Glasgow is trying to muscle in on a pizza the action from trailblazing Aberdeen by claiming it is home to Scotland’s first ever pizza vending machine.
Sorry guys, despite all the fanfare and headlines, you’ll find the Granite City was way ahead of the Merchant City on the culinary and technological innovation… by more than 16 years.
It was in April 2004 that Heavenly Pizzas opened what really was Scotland’s first hole-in-the-wall for pieces of delicious pie.
I know, because I was one of the first people to try it out.
Rewind to the day after the vending machine had its grand unveiling at Mannofield and I popped along to give it a test drive.
Hot pizza in four minutes
You couldn’t miss the thing – unless you’re from Glasgow – as it was bright orange, lit up and stood out like a beacon on the parade of shops on Great Western Road, with a promise of hot pizza in four minutes.
Big clear instructions, too, designed to be idiot-proof, with just a few buttons to push to deliver your choice of either a margherita or a pepperoni.
You could even order extra pizzas, if you were hungry.
Was it smooth and flawless?
Not really, the eight quid in pound coins I fed in kept getting rejected and when I started again, I pushed the wrong pizza button, ordered an extra one by accident, then just started pushing things at random.
I was rescued by a nice young man from the shop who pointed out the basics of any new technology.
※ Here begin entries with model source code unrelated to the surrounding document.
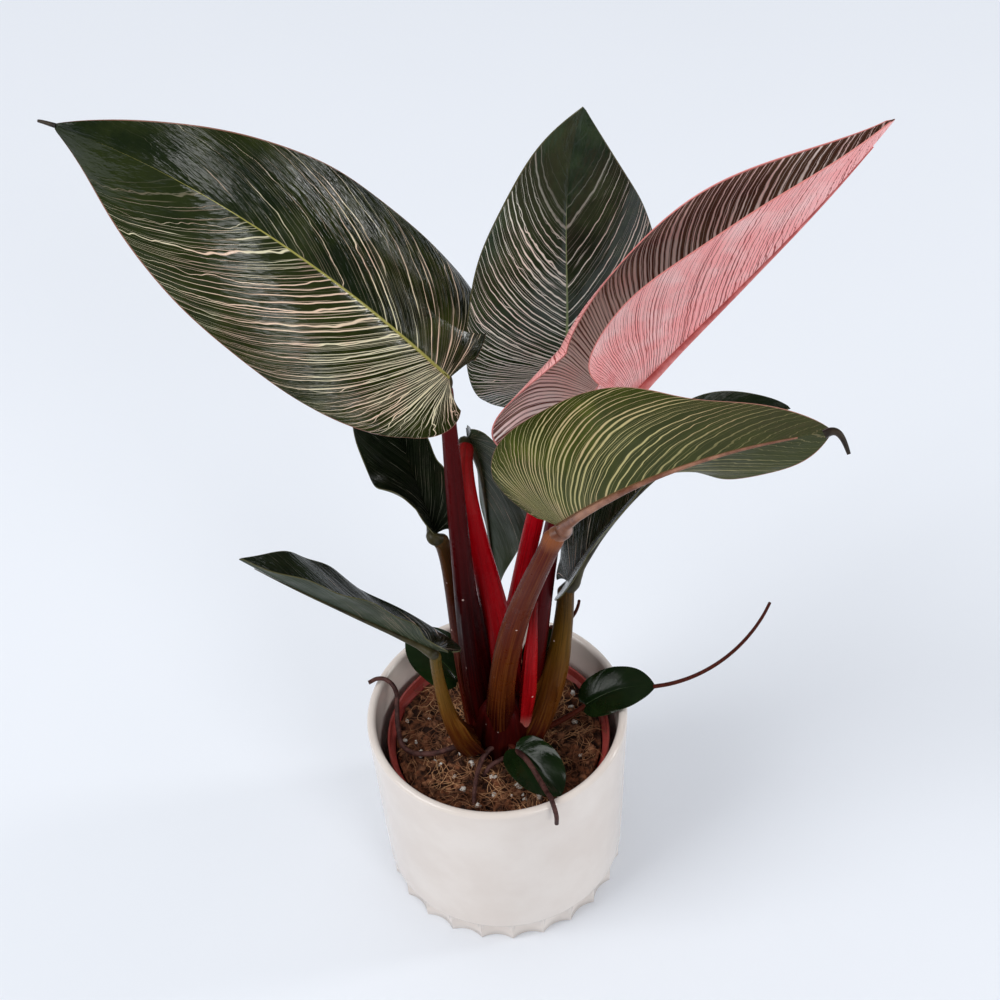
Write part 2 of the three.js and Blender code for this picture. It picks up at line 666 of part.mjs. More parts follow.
function soilTop() {
  const draw = seeded(2407);
  const within = ([least, most]) => least + (most - least) * draw();
  const edge = soilRadius(SOIL_LEVEL) - CRUMB_MARGIN;
  const somewhere = () => {
    const radius = CRUMB_START + (edge - CRUMB_START) * Math.sqrt(draw());
    const angle = within([0, 2 * Math.PI]);
    return [radius * Math.cos(angle), radius * Math.sin(angle)];
  };
  const pieces = [];
  for (let i = 0; i < PERLITE_GRAINS; i++) {
    const [x, y] = somewhere();
    const grain = new THREE.IcosahedronGeometry(within(PERLITE_RADIUS), 0);
    grain.rotateX(within([0, Math.PI])).rotateY(within([0, Math.PI])).translate(x, y, soilHeight(x, y));
    pieces.push(solidOf(grain));
  }
  for (let i = 0; i < BARK_CHIPS; i++) {
    const [x, y] = somewhere();
    const chip = new THREE.BoxGeometry(within(BARK_LENGTH), within(BARK_WIDTH), BARK_HEIGHT);
    chip.rotateX(within(BARK_TILT)).rotateZ(within([0, Math.PI])).translate(x, y, soilHeight(x, y));
    pieces.push(solidOf(chip));
  }
  for (let i = 0; i < FIBRES; i++) {
    const [x, y] = somewhere();
    const turn = within([0, 2 * Math.PI]);
    const reach = within(FIBRE_REACH);
    const points = [-1, 0, 1].map((s) => {
      const px = x + s * reach * Math.cos(turn);
      const py = y + s * reach * Math.sin(turn + FIBRE_TWIST * s);
      return new THREE.Vector3(px, py, soilHeight(px, py) + (s === 0 ? FIBRE_ARCH : -FIBRE_SINK));
    });
    if (points.every((p) => Math.hypot(p.x, p.y) < edge)) {
      pieces.push(stem(new THREE.CatmullRomCurve3(points), FIBRE_RADIUS, FIBRE_STEPS, FIBRE_SIDES));
    }
  }
  return pieces;
}

// Putting the pieces together
const plant = new THREE.Group();
const pots = new THREE.Group();

function addMesh(group, name, solid, material) {
  const mesh = new THREE.Mesh(geometryOf(solid), material);
  mesh.name = name;
  group.add(mesh);
  return mesh;
}

addMesh(pots, "cover_pot", coverPot(), GLAZE);
addMesh(pots, "nursery_pot", nurseryPot(), RED_PLASTIC).position.z = NURSERY_Z;

// Each piece is cut clear of the pieces before it, which are kept here a gap larger.
const neighbours = [];
const clearOf = (solid) => largestPiece(neighbours.reduce((rest, other) => rest.subtract(other), solid));

const crownCurve = bezier([
  [...CROWN, CROWN_BOTTOM],
  [...CROWN, CROWN_BOTTOM + CROWN_EASE],
  [...CROWN, CROWN_TOP - CROWN_EASE],
  [...CROWN, CROWN_TOP],
]);
const crown = (grow) => stem(crownCurve, CROWN_RADIUS, CROWN_STEPS, CROWN_SIDES, grow);
addMesh(plant, "crown", crown(0), BROWN_STALK);
neighbours.push(crown(GAP));

for (const leaf of LEAVES) {
  const parts = (grow) => {
    const ribRadii = [RIB_TO_STALK * leaf.radius.at(-1) + grow, RIB_END + grow];
    const solids = [blade(leaf, leaf.rows, leaf.columns, grow), rib(leaf, ribRadii)];
    if (leaf.tail) solids.push(stem(bezier(leaf.tail), TAIL_RADIUS, TAIL_STEPS, SMALL_SIDES, grow));
    return solids;
  };
  addMesh(plant, `${leaf.name}_blade`, clearOf(fused(parts(0))), leaf.look);
  neighbours.push(...parts(GAP));
}
for (const leaf of LEAVES) {
  const stalk = (grow) => stem(bezier(leaf.stalk), leaf.radius, STALK_STEPS, STALK_SIDES, grow);
  addMesh(plant, `${leaf.name}_stalk`, clearOf(stalk(0)), leaf.stalkLook);
  neighbours.push(stalk(GAP));
}

const sheath = (grow) => stem(bezier(SHEATH), SHEATH_RADIUS, SHEATH_STEPS, STALK_SIDES, grow);
addMesh(plant, "new_leaf_sheath", clearOf(sheath(0)), CRIMSON);
neighbours.push(sheath(GAP));

for (const leaf of SMALL_LEAVES) {
  const parts = (grow) => {
    const solids = [
      blade(leaf, SMALL_ROWS, SMALL_COLUMNS, grow),
      stem(bezier(leaf.stalk), SMALL_RADIUS, SMALL_STEPS, SMALL_SIDES, grow),
      rib(leaf, [SMALL_RADIUS[1] + grow, SMALL_RIB_END + grow]),
    ];
    if (leaf.thread) {
      solids.push(stem(bezier(leaf.thread), THREAD_RADIUS, THREAD_STEPS, THREAD_SIDES, grow));
    }
    return solids;
  };
  addMesh(plant, leaf.name, clearOf(fused(parts(0))), DARK_LEAF);
  neighbours.push(...parts(GAP));
}

for (const [name, points] of Object.entries(AERIAL_ROOTS)) {
  const curve = new THREE.CatmullRomCurve3(points.map(vector));
  const root = (grow) => stem(curve, ROOT_RADIUS, 2 * points.length, ROOT_SIDES, grow);
  addMesh(plant, name, clearOf(root(0)), ROOT);
  neighbours.push(root(GAP));
}

addMesh(plant, "soil", clearOf(fused([soilPlug(), ...soilTop()])), SOIL);

const pottedPlant = new THREE.Group();
pottedPlant.add(pots, plant);

export default pottedPlant;
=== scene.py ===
# %% [markdown]
# A potted philodendron with pin-striped leaves. It is a young house plant in a thin red nursery pot, which
# stands in a white glazed cover pot with a fluted foot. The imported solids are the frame: every piece below
# stands where a solid stands, and gives it the finer shape and the finish of the real thing.

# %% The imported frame
import math
import random

import bpy
import numpy as np
from mathutils import Matrix, Vector


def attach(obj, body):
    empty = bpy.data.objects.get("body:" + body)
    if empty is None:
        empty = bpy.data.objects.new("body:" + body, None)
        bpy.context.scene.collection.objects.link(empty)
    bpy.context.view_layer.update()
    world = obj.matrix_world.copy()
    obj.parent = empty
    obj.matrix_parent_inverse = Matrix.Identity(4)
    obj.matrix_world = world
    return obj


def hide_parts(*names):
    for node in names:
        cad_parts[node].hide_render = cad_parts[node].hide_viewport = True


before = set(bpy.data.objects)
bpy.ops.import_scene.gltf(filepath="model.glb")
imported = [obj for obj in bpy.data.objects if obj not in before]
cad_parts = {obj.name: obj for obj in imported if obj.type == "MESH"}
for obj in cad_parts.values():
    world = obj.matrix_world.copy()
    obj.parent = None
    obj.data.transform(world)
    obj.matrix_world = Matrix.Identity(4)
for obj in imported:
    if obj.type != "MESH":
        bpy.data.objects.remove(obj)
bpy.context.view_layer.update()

MM = 0.001

# %% [markdown]
# The camera comes first, because every later choice is judged through it. It stands where the photographer
# stood: above the plant and in front of it, looking down at the pot, with the lens of a phone held a little
# crooked. An aimed camera would do for a still life, but a leaf's outline shifts with a degree of tilt, so
# each angle is set by itself.

# %% Camera
LENS = 54
SENSOR = 36
CAMERA_DISTANCE = 779 * MM
CAMERA_RISE = math.radians(50.7)
AIM_HEIGHT = 115 * MM
LOOK_DOWN = math.radians(42.8)
LOOK_RIGHT = math.radians(0.93)
ROLL = math.radians(-3.4)
CLIP_END = 50

reach = math.cos(LOOK_DOWN)
forward = Vector((math.sin(LOOK_RIGHT) * reach, math.cos(LOOK_RIGHT) * reach, -math.sin(LOOK_DOWN)))
level = forward.cross(Vector((0, 0, 1))).normalized()
upright = level.cross(forward)
right = math.cos(ROLL) * level + math.sin(ROLL) * upright
up = math.cos(ROLL) * upright - math.sin(ROLL) * level

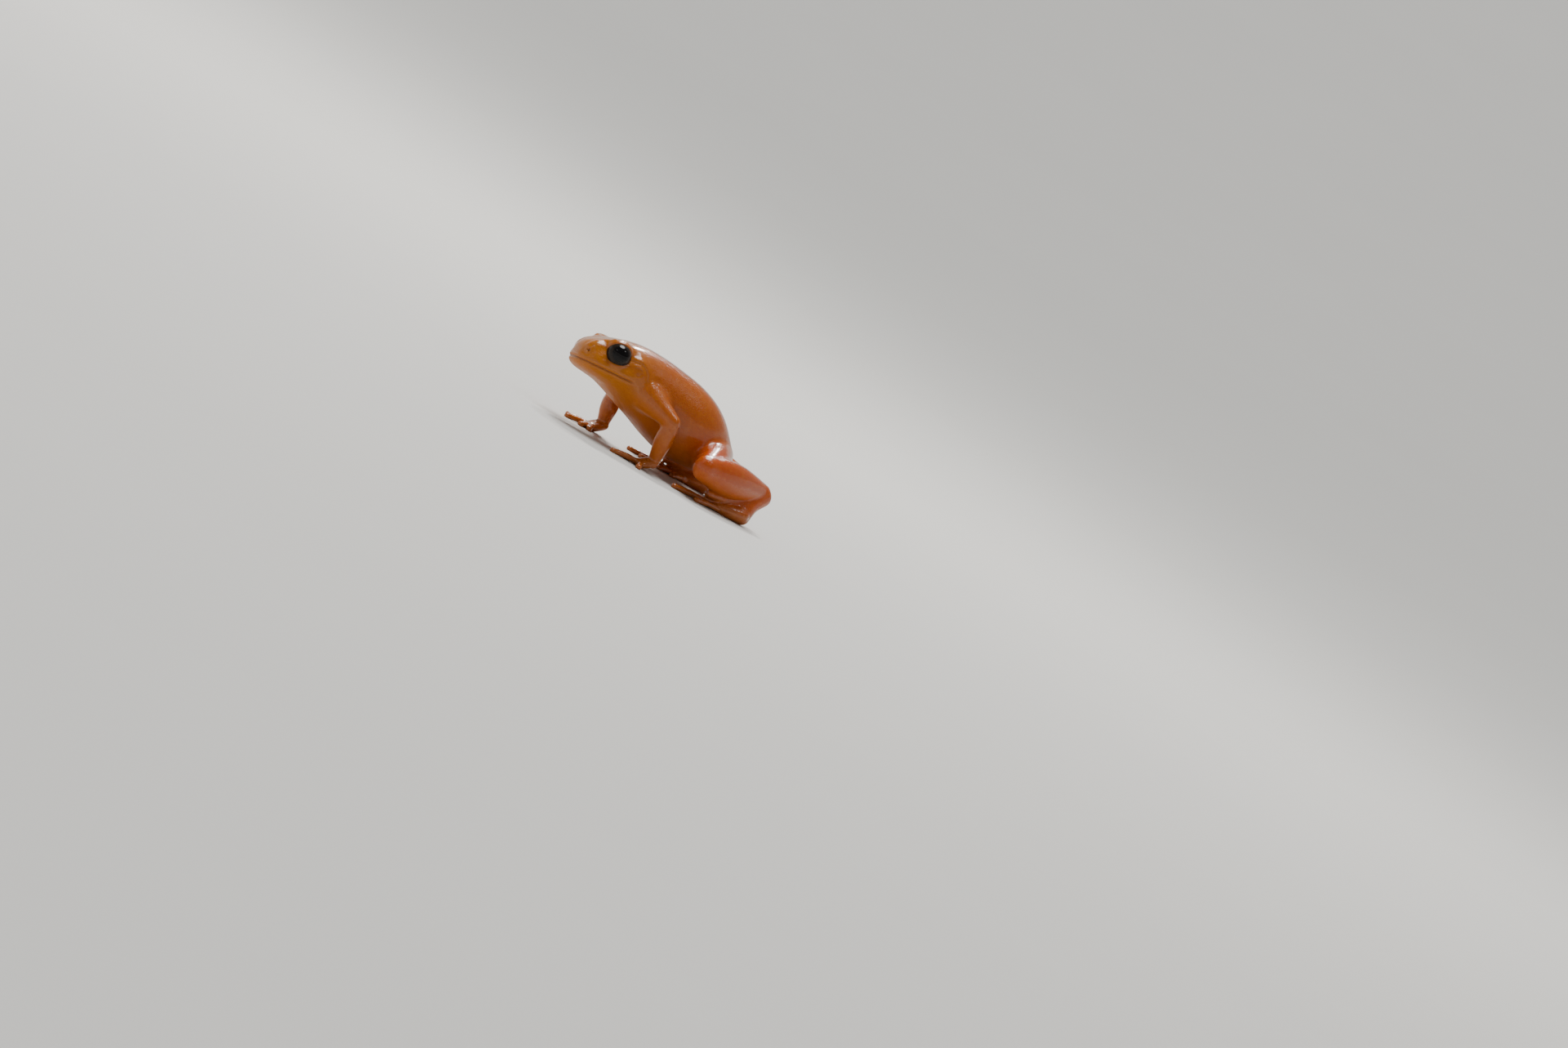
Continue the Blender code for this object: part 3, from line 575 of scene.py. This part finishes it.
# The lids: q is a point's angle from the way the eye looks, over the opening's own angle on that
# side of it. Inside q = 1 the skin passes behind the eye, at 1 it has a soft rim that stands just
# proud of it, and further out it eases back to the head.
def sculptLids(points, marks):
    marks["lid"] = np.zeros(len(points))
    body = leaned(points, back=True)
    aboveMouth = eased(*eyes["clearOfMouth"], body[:, 2] - mouthLine(body[:, 0]))
    for side in ("left", "right"):
        centre = eyeCentre(side)
        way = leanedWay(mirrored(eyes["way"], side))
        level = unit(np.cross(leanedWay((0.0, 0.0, 1.0)), way))
        ahead = level * np.sign(level[0])
        tilt = math.radians(eyes["openingTilt"])
        upward = np.cross(way, level)
        long = ahead * math.cos(tilt) - upward * math.sin(tilt)
        short = ahead * math.sin(tilt) + upward * math.cos(tilt)
        offset = points - centre
        away = np.linalg.norm(offset, axis=1)
        turn = np.degrees(np.arccos(np.clip(offset @ way / away, -1.0, 1.0)))
        bearing = np.arctan2(offset @ short, offset @ long)
        q = turn * np.hypot(np.cos(bearing) / eyes["openingWidth"],
                            np.sin(bearing) / eyes["openingHeight"])
        near = eased(*eyes["reach"], away) * aboveMouth
        outside = eased(eyes["tuckedAt"], 1.0, q)
        rim = eyes["floorRadius"] + (eyes["rimRadius"] - eyes["floorRadius"]) * outside
        height, place, width = eyes["swell"]
        slope, slopeFrom, slopeLength = eyes["slope"]
        rim += height * bell(q, place, width) + slope * np.clip(q - slopeFrom, 0.0, slopeLength)
        share = eased(*eyes["easedBack"], q) * near
        points = centre + offset / away[:, None] * (away + share * (rim - away))[:, None]
        marks["lid"] = np.maximum(marks["lid"], bell(q, *eyes["redEdge"]) * near)
    return points


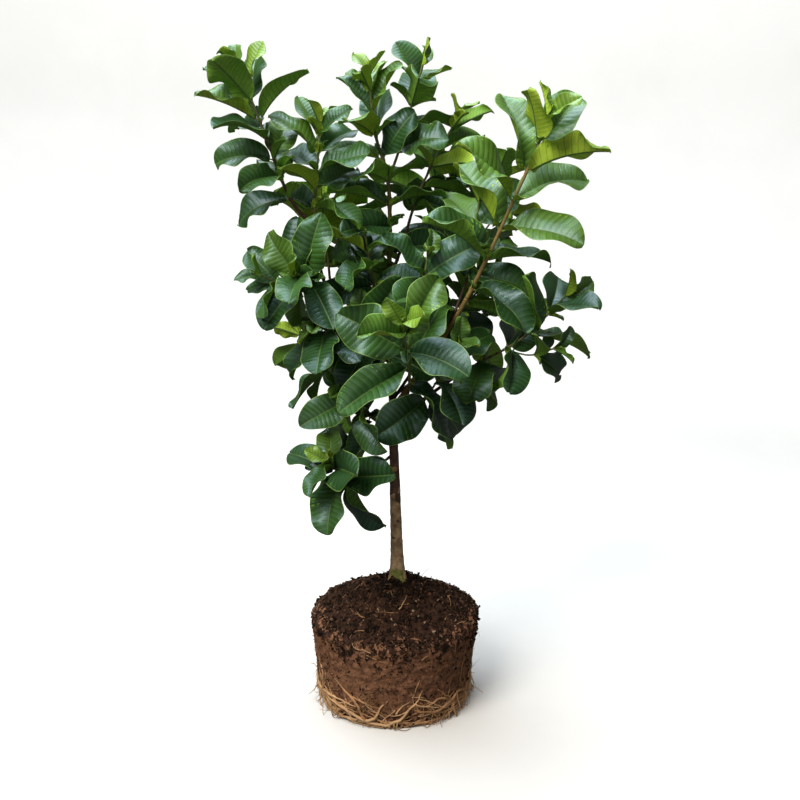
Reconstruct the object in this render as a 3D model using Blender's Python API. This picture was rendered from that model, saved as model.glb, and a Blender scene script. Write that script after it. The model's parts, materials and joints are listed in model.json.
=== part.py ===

Read the manual. As in read the instructions on the shop window.
Once it got going though, it was smooth sailing other than trying to figure out what to do for four minutes on a windswept street.
Was it tasty?
After the allotted time a pizza box popped out and I was tucking in to a freshly cooked, 12 inch, pre-sliced thin crust pizza. Was it tasty? Better than anything out a vending machine had any right to be, let’s put it that way.
At the time it was launched it was cutting-edge technology – Glasgow take note – according to James Cummings, then managing director of Heavenly Pizzas.
He said: “We are expecting the vending machine to be particularly popular with workers on night shifts or hungry customers on their way home after a night out.”
Lost in time
Mr Cummings had high hopes of rolling the idea out to hospitals and university halls of residences, as well as budget hotels.
However, none of that materialised and quite when the vending machine served its last pizza is lost in the mists of time.
Heavenly closed at Mannofield around three years ago.
Clearly, though, the idea of a pizza vending machine was ahead of its time and no doubt the good people of Glasgow will be enjoying theirs. The technology has improved, it seems. Pizzas now cook in three minutes, not four.